明治00年創業 呉服と小物の店 特選呉服 結城屋

全日本きもの研究会 ゆうきくんの言いたい放題

Ⅶ-90 小売店、呉服店の役割(その3)

ゆうきくんの言いたい放題

 私にとってはとても有難かった。直ぐにでも納めなければならない弔事の引き物の熨斗紙が手に入ったのである。文房具屋で取り寄せてもらえば一週間はかかった。それも必要ない50枚ロットである。どんな小さな注文であっても、必要な物は何でも取り揃え、小ロット、一枚一個から売ってもらえる。それが昔からの専門店の役割である。

 最近は昔と違って便利な世の中になったと言われる。車で郊外に行けば大型のショッピングセンターがある。インターネットでは何でも探す事ができ、注文すれば直ぐに手に入る。そう思っている人がほとんどだろう。しかし、それらの便利さの裏で失われている本当の便利さがある事を忘れてはならない。

 最近本屋の数が減っていると言う。

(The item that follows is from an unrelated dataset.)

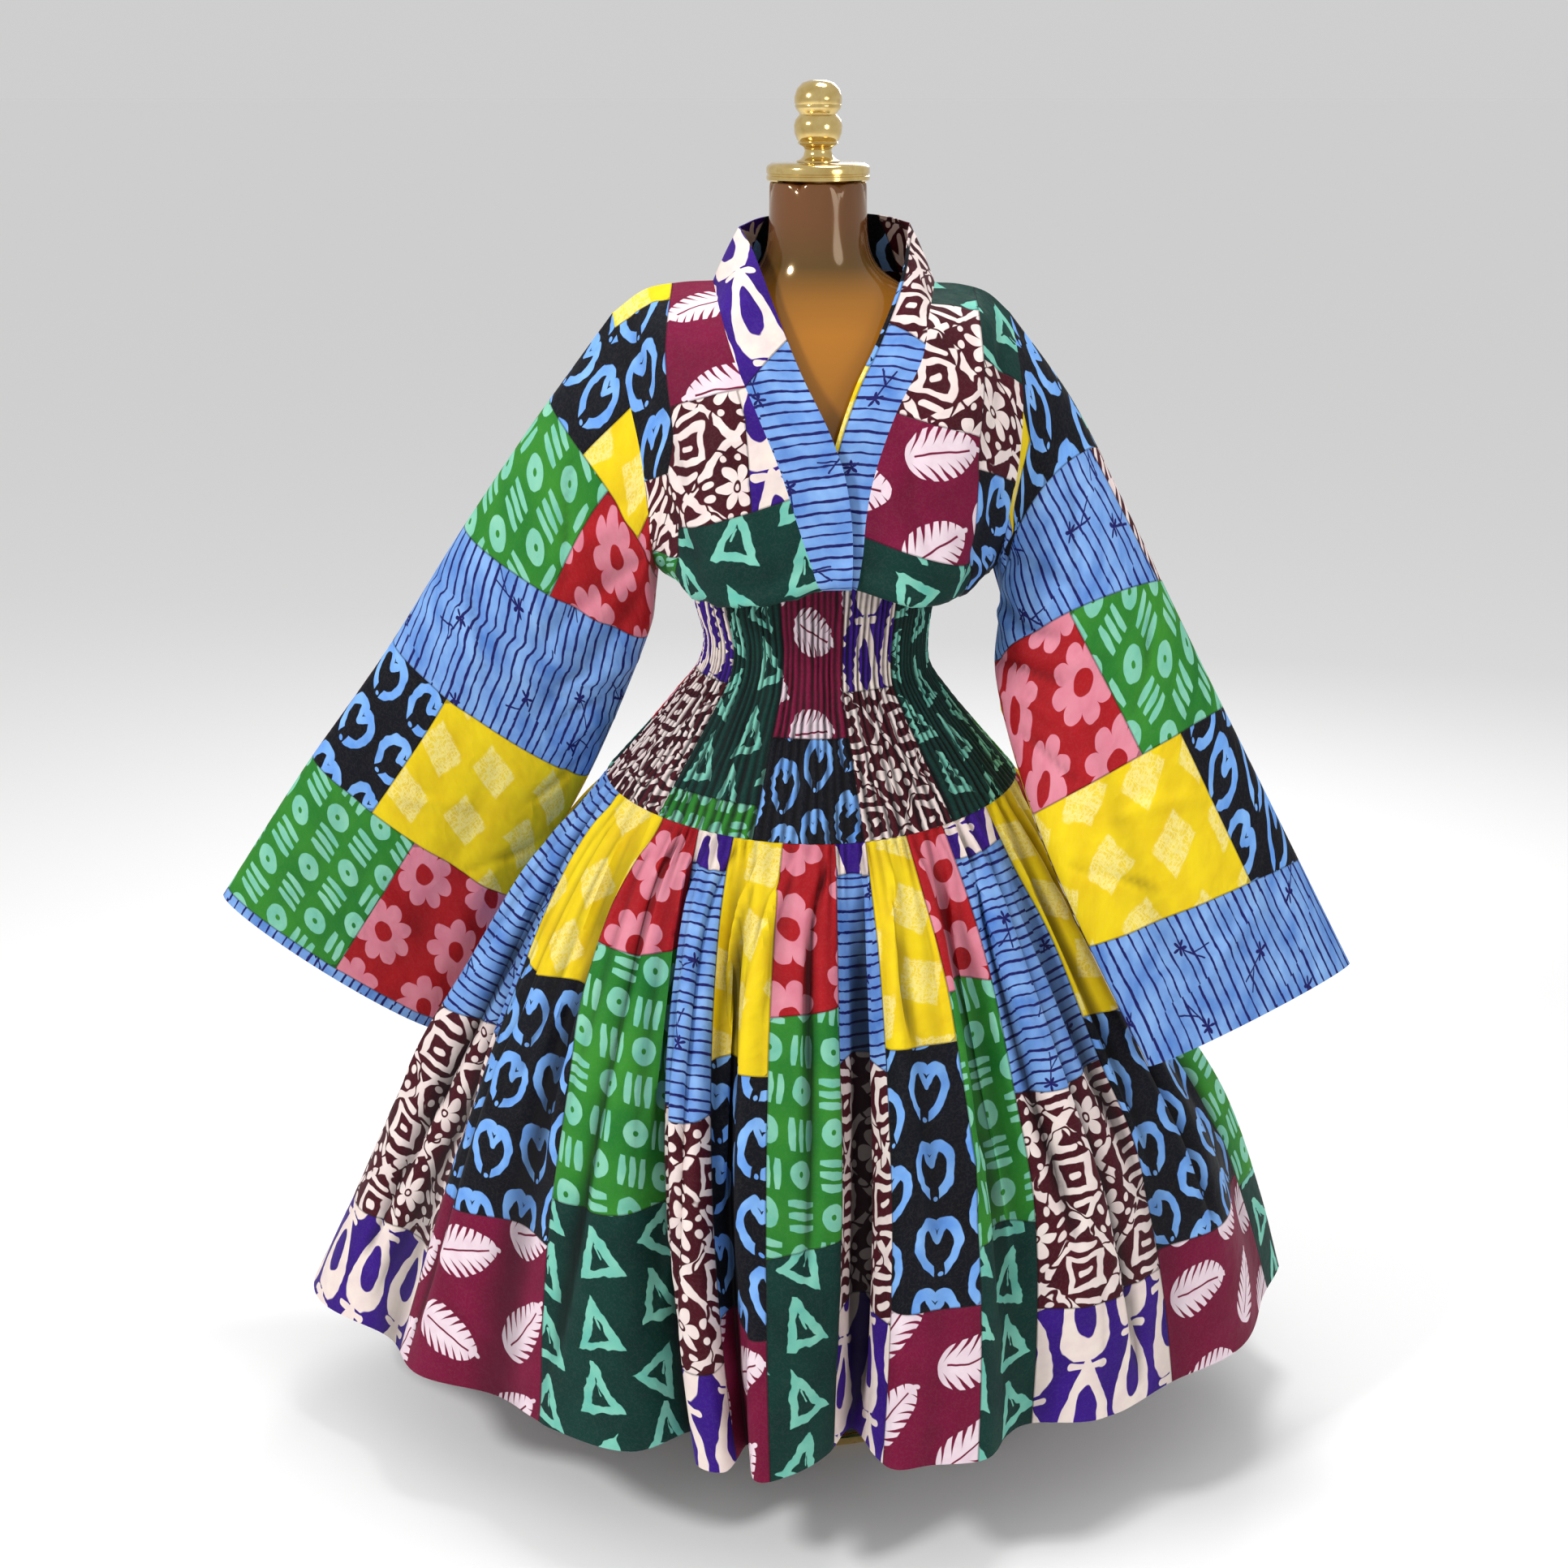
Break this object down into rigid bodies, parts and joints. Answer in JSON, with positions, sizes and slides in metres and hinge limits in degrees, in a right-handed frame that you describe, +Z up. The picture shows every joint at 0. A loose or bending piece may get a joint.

昔は町中に本屋があった。今考えればよくそれだけの本屋が成り立っていたと思える。

 子供の頃は近くの本屋さんに本を買いに行った。買う本は決まっており週刊の少年雑誌や漫画の単行本等。学校で使う少し専門的な本になると、街の中心部の大きな本屋さんに行った。大体はその本屋で買えたが、ない時には取り寄せてもらう事もあった。今とは違って取り寄せるには一週間程掛かったと思う。

 当時、どこの本屋さんでも少年少女の習慣雑誌は発売されると店頭に山積みされていた。また、ベストセラーや芥川賞、直木賞の作品も平場で山積みされていた。本屋さんにとって日々よく売れる本は週刊誌や雑誌、ベストセラーの本である。しかし、専門店としては広く専門書も扱わなければならない。

 岩波文庫を200冊並べたとしてもどの位売れるのだろうか。中には足の速い本もあるかもしれないが、文庫を飾ってはいるけれども足の遅い本もあるはずである。それでも万に一つの需要に専門店は対応している。

 最近はコンビニエンスストアーが増え、若い人を中心に支持を集めている。そのコンビニエンスストアーでも本を扱うようになった。週刊雑誌が中心だが、一頃ベストセラーや話題の本が売られていた。(最近は見なくなった。インターネットにシフトしているらしい。)

 当時、本屋に勤務する友だちが言っていた。
「今、雑誌が売れなくなっているんだよ。ベストセラーや受賞作品も昔ほど売れない。皆コンビニで売っているから。」
と嘆いていた。

 雑誌やベストセラー本がコンビニで買えるのは、消費者にとってよい事である。わざわざ本屋に行かなくても近くのコンビニで購入できる。しかし、それが為に専門店の本屋では売上が下がる。それも「良いとこ取り」で売上が奪われている。売上が下がっても専門店ではあらゆる専門書を揃えておかなければならない。

そのせいばかりではないかもしれないが、中小の本屋の多くが姿を消した。かつて私の店の近くには7店の本屋があったが、今は1店のみである。近くで専門書あるいは雑誌以外の本を買える店が無くなってきている。

 専門書はインターネットでも買える。目当ての本が町の本屋にあるかどうか探す間もなくインターネッでは即座に検索できる。そして、注文すれば送料なしで送ってくれる。とても便利である。近くに本屋がなくてもどんな本でも手に入るのである。

 私は本を買う時には、本を2~3ページ捲って内容を確認し、また類似の本も参考に見ながら購入する。実店舗の本屋ならではの所業である。私にはタイトルだけで注文するのは気が引けるのだが、今の若者やインターネットに成れている人達は、そのような所業は必要ないのだろう。